Sem dúvida compreendo seu pensamento, vejo agora onde quer chegar. Sabe muito bem que depois de ter executado seu número de circo, cada um de seus alunos viria declarar em público, sob uma forma ou outra, que a lei do mundo moderno é a eficácia, que a Igreja não é eficaz, enquanto seus amigos comunistas aplaudiriam gravemente, do alto de suas incompetências, com um sorriso de entendidos... Mas qual é a lei da eficácia para a Igreja? Meu caro Mounier, eis o ponto sobre o qual devemos primeiramente nos entender.

No julgamento de seus amigos comunistas está claro que essa eficácia deve ser medida pelos resultados estatísticos como os de uma sociedade beneficente.
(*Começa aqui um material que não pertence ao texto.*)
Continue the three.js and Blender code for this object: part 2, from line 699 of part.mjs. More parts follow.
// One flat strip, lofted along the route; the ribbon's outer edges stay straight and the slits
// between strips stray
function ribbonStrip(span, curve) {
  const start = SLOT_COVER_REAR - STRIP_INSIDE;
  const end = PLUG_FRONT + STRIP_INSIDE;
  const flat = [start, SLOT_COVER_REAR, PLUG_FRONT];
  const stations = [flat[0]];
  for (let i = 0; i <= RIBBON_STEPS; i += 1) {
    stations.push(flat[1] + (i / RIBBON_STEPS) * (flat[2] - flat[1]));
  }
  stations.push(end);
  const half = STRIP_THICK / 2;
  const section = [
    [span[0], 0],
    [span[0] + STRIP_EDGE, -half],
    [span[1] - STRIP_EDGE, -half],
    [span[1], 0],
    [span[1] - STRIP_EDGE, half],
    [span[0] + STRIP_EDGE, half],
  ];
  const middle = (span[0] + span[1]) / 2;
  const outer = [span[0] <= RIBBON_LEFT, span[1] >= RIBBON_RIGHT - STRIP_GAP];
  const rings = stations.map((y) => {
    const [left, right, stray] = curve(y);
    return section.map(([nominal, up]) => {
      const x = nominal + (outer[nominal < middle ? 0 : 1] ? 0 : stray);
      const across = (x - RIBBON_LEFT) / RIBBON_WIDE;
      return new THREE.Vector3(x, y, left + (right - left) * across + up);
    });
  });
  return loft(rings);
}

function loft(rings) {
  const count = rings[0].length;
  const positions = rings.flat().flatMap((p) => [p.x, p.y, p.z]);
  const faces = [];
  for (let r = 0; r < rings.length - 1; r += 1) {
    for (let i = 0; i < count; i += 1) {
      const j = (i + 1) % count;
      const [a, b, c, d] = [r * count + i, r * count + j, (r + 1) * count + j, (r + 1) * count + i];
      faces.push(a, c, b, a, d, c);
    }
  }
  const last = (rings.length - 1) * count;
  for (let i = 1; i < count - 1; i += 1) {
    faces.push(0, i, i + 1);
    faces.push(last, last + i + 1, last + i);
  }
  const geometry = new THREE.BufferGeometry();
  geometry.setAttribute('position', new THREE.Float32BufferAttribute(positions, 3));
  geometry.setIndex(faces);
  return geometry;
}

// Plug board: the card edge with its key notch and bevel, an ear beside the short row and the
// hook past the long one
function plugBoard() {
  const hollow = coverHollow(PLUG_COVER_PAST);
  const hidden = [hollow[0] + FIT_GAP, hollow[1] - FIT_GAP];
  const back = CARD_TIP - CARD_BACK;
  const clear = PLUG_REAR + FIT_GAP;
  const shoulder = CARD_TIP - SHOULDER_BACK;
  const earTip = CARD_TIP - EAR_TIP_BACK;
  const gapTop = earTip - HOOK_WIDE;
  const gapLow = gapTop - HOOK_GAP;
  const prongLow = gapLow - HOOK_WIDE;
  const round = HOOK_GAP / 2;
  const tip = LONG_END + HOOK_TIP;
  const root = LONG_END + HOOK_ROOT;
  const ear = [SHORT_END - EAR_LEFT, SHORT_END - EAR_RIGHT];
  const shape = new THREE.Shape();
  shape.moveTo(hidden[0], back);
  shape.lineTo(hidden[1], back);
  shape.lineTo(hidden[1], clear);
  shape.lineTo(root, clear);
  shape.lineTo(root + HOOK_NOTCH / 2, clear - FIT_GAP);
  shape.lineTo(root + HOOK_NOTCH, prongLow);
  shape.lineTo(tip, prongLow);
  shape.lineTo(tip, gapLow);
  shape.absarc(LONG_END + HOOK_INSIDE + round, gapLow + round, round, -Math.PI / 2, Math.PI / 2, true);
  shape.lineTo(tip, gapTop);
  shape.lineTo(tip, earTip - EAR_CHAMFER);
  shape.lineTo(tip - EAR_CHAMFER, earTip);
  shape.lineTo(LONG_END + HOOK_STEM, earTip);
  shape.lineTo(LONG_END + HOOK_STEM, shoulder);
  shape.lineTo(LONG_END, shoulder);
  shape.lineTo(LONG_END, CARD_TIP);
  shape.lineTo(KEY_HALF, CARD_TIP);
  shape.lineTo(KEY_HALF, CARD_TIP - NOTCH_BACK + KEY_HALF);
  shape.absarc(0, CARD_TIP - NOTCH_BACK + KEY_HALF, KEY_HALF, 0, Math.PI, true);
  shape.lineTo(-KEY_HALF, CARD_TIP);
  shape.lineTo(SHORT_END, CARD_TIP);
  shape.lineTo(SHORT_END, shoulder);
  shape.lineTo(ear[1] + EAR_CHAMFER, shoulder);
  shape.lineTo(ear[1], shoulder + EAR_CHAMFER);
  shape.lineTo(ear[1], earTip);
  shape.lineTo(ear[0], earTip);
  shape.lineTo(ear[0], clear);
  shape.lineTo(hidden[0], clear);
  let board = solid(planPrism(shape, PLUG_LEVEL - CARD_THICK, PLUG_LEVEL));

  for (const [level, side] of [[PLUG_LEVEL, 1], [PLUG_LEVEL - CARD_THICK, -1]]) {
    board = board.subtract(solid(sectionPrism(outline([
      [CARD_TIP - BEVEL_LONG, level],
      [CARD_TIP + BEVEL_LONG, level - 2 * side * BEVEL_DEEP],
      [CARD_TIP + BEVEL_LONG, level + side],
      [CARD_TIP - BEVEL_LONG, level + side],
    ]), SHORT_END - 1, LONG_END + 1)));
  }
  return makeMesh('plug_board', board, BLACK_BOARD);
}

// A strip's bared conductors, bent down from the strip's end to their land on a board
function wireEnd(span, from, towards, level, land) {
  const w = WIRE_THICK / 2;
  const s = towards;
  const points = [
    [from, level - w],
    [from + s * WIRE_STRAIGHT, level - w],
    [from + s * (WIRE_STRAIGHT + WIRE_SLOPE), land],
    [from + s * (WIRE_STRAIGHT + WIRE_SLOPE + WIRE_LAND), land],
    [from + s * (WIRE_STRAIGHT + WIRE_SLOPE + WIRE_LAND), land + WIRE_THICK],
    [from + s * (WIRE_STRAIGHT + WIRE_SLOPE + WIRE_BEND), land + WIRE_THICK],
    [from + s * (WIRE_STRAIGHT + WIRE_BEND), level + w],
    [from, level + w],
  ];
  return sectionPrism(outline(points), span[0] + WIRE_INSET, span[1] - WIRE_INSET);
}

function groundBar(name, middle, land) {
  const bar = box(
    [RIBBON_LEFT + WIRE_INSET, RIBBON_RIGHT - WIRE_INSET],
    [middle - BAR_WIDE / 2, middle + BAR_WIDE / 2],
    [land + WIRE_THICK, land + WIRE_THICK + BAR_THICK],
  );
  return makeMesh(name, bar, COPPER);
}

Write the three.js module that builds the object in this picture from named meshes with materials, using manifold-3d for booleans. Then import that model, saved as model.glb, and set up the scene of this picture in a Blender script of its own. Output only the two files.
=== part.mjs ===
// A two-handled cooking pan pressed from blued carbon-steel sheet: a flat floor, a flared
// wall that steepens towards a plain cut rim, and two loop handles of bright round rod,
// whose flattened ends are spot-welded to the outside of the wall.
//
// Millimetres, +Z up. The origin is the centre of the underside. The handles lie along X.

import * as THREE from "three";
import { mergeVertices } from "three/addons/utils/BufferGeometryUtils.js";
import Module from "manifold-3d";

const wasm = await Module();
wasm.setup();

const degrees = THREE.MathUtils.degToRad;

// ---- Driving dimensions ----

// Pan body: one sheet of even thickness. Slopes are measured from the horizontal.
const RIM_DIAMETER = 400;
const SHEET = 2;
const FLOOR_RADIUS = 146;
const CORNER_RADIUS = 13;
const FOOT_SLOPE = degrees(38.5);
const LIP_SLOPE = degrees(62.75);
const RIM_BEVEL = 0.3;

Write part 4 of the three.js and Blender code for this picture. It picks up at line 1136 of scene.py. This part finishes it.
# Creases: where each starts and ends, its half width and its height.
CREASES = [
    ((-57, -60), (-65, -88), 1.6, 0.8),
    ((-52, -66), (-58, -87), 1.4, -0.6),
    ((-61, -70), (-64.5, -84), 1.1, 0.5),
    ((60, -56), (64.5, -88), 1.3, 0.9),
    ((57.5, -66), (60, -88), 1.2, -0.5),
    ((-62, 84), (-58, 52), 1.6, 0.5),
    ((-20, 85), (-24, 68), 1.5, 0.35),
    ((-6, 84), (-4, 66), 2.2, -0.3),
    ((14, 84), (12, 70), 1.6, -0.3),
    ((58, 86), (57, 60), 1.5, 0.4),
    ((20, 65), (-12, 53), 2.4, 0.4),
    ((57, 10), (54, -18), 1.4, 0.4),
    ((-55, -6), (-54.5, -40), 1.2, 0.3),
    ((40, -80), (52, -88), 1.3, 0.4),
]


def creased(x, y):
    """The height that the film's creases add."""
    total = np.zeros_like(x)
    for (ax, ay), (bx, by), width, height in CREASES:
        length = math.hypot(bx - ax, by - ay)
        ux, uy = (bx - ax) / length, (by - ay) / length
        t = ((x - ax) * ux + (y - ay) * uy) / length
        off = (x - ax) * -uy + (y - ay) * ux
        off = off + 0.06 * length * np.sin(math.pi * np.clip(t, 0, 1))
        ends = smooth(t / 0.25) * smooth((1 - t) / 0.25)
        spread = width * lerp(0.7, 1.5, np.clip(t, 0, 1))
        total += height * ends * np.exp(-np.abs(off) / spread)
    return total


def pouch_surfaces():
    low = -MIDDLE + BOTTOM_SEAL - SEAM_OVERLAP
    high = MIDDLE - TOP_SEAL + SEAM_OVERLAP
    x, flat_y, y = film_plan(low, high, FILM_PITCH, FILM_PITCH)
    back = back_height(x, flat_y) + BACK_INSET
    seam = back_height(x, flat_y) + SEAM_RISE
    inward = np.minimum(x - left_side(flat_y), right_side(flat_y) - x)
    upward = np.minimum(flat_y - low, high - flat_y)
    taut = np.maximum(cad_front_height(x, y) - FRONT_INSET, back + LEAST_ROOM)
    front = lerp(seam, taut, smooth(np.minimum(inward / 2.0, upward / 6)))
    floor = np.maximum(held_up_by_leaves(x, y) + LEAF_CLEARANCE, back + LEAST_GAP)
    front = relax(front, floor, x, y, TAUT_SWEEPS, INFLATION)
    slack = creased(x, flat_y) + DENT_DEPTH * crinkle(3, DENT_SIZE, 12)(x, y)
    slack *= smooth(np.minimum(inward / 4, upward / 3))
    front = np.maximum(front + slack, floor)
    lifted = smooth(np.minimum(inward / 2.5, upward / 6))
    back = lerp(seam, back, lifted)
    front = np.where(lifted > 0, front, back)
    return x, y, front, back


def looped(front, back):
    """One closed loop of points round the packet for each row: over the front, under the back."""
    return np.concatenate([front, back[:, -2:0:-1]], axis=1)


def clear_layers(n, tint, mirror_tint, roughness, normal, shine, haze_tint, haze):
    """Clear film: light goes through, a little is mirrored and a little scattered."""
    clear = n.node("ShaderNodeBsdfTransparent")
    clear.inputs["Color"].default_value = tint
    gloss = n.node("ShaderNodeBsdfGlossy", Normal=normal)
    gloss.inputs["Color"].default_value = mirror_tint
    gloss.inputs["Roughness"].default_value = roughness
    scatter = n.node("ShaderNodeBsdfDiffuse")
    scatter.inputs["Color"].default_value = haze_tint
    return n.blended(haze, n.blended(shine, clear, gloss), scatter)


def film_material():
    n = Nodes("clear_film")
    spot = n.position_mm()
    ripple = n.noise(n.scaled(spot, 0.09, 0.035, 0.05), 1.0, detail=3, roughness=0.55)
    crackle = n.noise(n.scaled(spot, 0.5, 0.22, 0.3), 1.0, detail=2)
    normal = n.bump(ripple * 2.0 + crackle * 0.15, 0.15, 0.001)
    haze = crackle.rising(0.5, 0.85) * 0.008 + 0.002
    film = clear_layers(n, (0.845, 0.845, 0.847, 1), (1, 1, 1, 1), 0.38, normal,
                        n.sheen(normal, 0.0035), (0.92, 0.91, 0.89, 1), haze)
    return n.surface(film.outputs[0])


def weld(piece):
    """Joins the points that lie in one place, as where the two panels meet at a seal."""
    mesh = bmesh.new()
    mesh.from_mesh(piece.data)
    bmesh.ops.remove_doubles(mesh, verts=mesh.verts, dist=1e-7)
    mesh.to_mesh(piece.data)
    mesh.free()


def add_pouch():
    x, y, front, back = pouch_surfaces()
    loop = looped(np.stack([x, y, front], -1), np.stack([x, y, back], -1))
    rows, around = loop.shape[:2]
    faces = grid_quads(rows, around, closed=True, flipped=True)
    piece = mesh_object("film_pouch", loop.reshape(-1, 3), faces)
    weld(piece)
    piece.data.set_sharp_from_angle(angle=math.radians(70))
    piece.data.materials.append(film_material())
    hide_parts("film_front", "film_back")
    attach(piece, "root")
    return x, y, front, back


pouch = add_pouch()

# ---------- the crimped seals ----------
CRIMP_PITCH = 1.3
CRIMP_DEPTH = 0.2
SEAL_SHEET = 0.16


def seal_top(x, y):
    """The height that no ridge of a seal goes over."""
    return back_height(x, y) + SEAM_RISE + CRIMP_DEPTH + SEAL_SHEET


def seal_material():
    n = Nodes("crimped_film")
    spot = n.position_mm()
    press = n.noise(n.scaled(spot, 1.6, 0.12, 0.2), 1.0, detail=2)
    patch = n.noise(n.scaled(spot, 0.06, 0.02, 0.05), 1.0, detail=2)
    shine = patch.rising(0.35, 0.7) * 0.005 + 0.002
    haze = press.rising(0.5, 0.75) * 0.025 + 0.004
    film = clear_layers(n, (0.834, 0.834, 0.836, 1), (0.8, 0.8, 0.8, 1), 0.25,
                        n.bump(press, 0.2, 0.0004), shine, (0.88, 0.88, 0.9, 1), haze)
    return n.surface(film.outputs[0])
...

Mas o próprio de uma certa eficácia sobrenatural não será precisamente a de decepcionar aqueles que a julgam segundo a regra comum? Aquilo que pedem à Igreja, estes horrorosos intelectuaizinhos atormentados pela sarna da dialética marxista, e que entre duas cambalhotas se coçam ferozmente nos bastidores, é precisamente o mesmo que os doutores e os escribas pretendiam exigir do Cristo. No final das contas os judeus — também eles — esperavam um messias “eficaz” e não viram mais do que um homem pobre, tal como o descreve Daniel Rops em um livro que leio e releio com o coração flagelado de angústia2. Um pobre homem, que nem era capaz de carregar sozinho sua cruz debaixo da gritaria do populacho. A Igreja não nos desconcerta menos, é certo, mas Deus quis alguma vez que Ela nos seduzisse? Há um escândalo da Igreja, mas Deus quer acabar com esse escândalo, ou dará somente até o fim, a cada homem de boa-vontade, o que é preciso para passar além? Você acredita que hoje o rosto da Igreja repele mais do que atrai, mas e se repelisse precisamente porque nós nos desviamos dele, porque não ousamos olha-lo de frente, porque nossa fé e nosso amor não se refletem mais nele? As massas se afastam da Igreja, vejo bem. Mas terá a Igreja necessidade das massas ou as massas necessidade da Igreja? Imbecis! Deixaram formar uma civilização inimiga do homem e contam com o Filho do Homem para os ajudar a prosseguirem com essa experiência até o fim? Quando não pensavam mais em pecado original ei-lo que se impõe sob a forma de bomba atômica ou desses cristais do Dr. Went, dos quais 20 gr. são suficientes para provocar a morte de todos os seres humanos vivos nos Estados Unidos e no Canadá... Idiotas que são! Quiseram um mundo eficaz, eis que o têm. Arrebentem-se contentes!

Quando falo assim, o sr. Mauriac pára um instante de lamber seu urso democrata-cristão para me tratar de pessimista. Ele ou eu, Deus sabe quem é o pessimista! Porque não é meu desespero que recusa o mundo, eu o recuso com toda a minha Esperança. Sim, espero com todas as minhas forças que o mundo moderno não dará razão ao homem. O mundo moderno quer dizer, o Estado moderno, o Robô gigante, planetário ao qual a ciência oferece todos os dias armas à sua medida. Está claro que diante desta Providência mecânica da qual esperam a justiça social — e porque não o amor também, imbecis! — o Mendigo Divino suspenso a seus cravos faz uma triste figura... E agora estamos todos em volta da Igreja, como outrora os judeus em volta do Supliciado: “Vamos. Se é Deus, prove-o, salva-te! Salva-nos”. Mas a Igreja, assim como o Cristo, não se dignará responder ao desafio do mau ladrão.

 

Revista Permanência n° 172-173, Março-Abril de 1983. (Tradução de Anna Luiza Fleichman, de “Français, si vouz saviez”)

 

** O título é de nossa autoria [N. da P.]

  1. 1. “Mundo Cristão, mundo Moderno” (Espirit, ag-se 1946). As perguntas feitas por Mounier eram textualmente: “Que pensa do fosso que se estabeleceu entre o mundo cristão e o mundo moderno? Como se formou? O que se torna? Como encara as soluções que foram tentadas para enche-lo? Que se deve tentar?” As principais respostas recebidas e publicadas foram as dos srs. Denis de Rougemont, François Mauriac, Etienne Gilson, Brice Parrin, Henry Multzer O’Naghten, Nicolas Berdialff, D. Bruno de Solage, Rv. Ped. Buckberger, Pierre Teillard de Chardin, Henry de Lubac, Montuclard, Henry Leclerc, G. Michonneau, Pierre, Depierre, dos pastores Roland de Pury e Brissaud.
  2. 2. Jesus em seu tempo. Ed. Fayard, 1945.